If your client meets both, connecting is one config entry.

Cursor

Add the server to ~/.cursor/mcp.json (global) or .cursor/mcp.json in a project:
mcp.json
{
  "mcpServers": {
    "langmail": {
      "url": "https://mcp.langmail.me/mcp"
    }
  }
}
Open Cursor’s MCP settings, find langmail, and complete the login prompt — the browser opens for Google sign-in and consent. Once authorized, the tools show up in the agent’s tool list.

Any other client

Point the client at the server URL using its remote/HTTP server option:
https://mcp.langmail.me/mcp
The client handles the rest through standard MCP authorization discovery.

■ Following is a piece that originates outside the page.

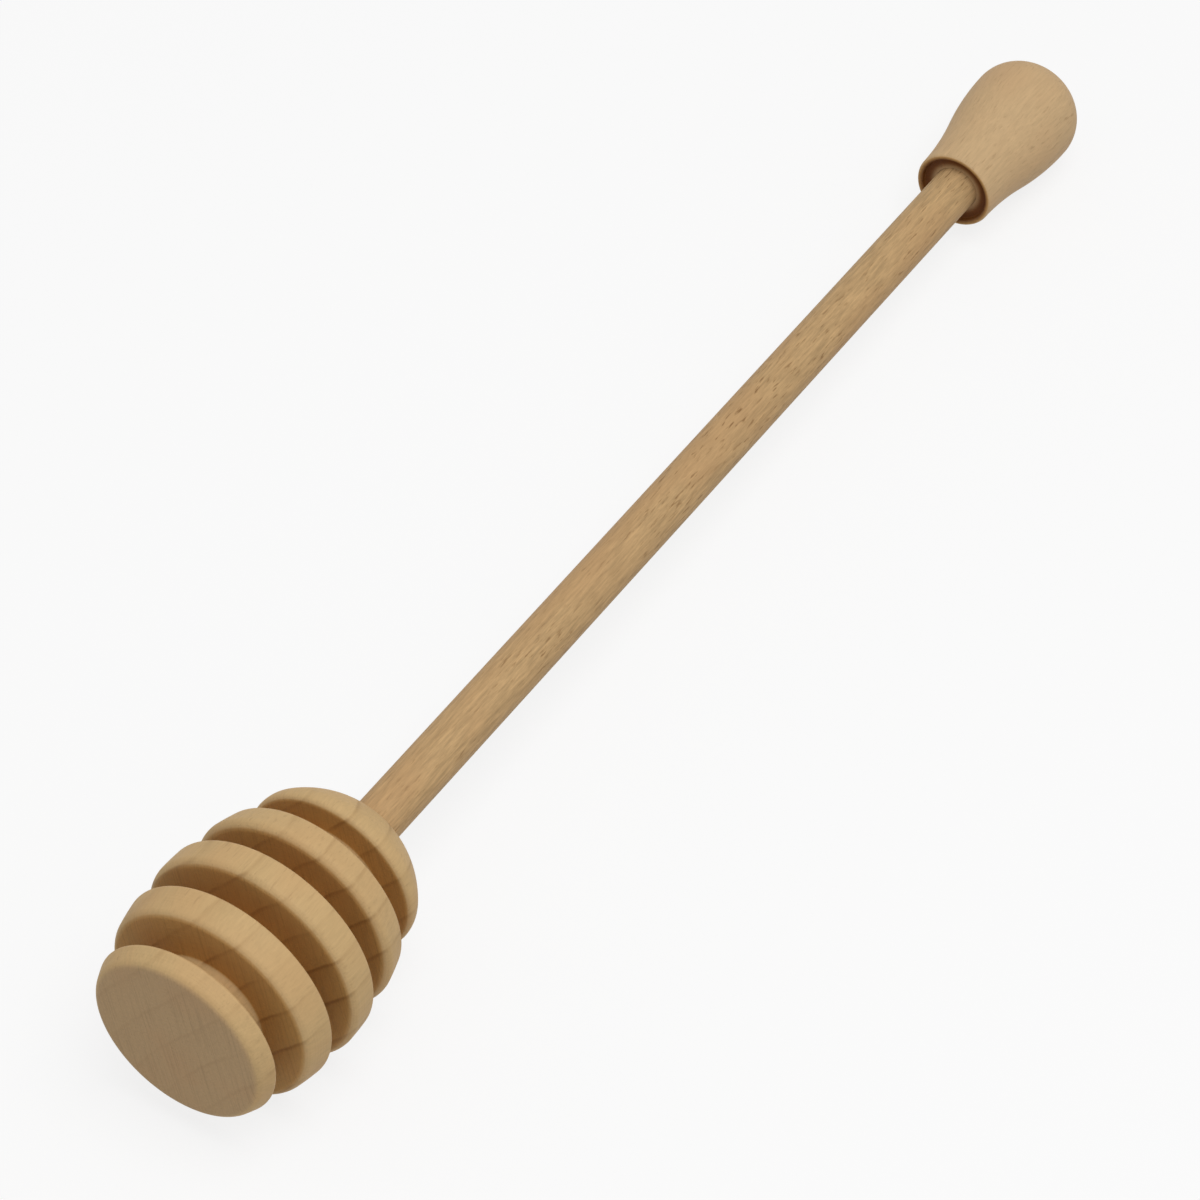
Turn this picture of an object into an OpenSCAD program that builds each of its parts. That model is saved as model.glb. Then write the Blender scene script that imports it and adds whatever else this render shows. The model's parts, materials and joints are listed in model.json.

What it needs to support, concretely:
  • OAuth 2.0 protected resource metadata (RFC 9728) and authorization server metadata (RFC 8414)
  • Dynamic client registration (RFC 7591) as a public client
  • The authorization code grant with PKCE (S256)
Every step, with the exact endpoints and example responses, is documented in How authorization works — useful if you are building an MCP client or debugging one.
The user signing in needs a Langmail account with an active @langmail.me mailbox. Tokens for accounts without a mailbox are rejected with 401 invalid_token.

Verify the connection

However you connected, the check is the same — ask the agent:
Prompt
List my Langmail calendars.
A connected agent calls list_calendars and returns your calendars with their CalDAV URLs.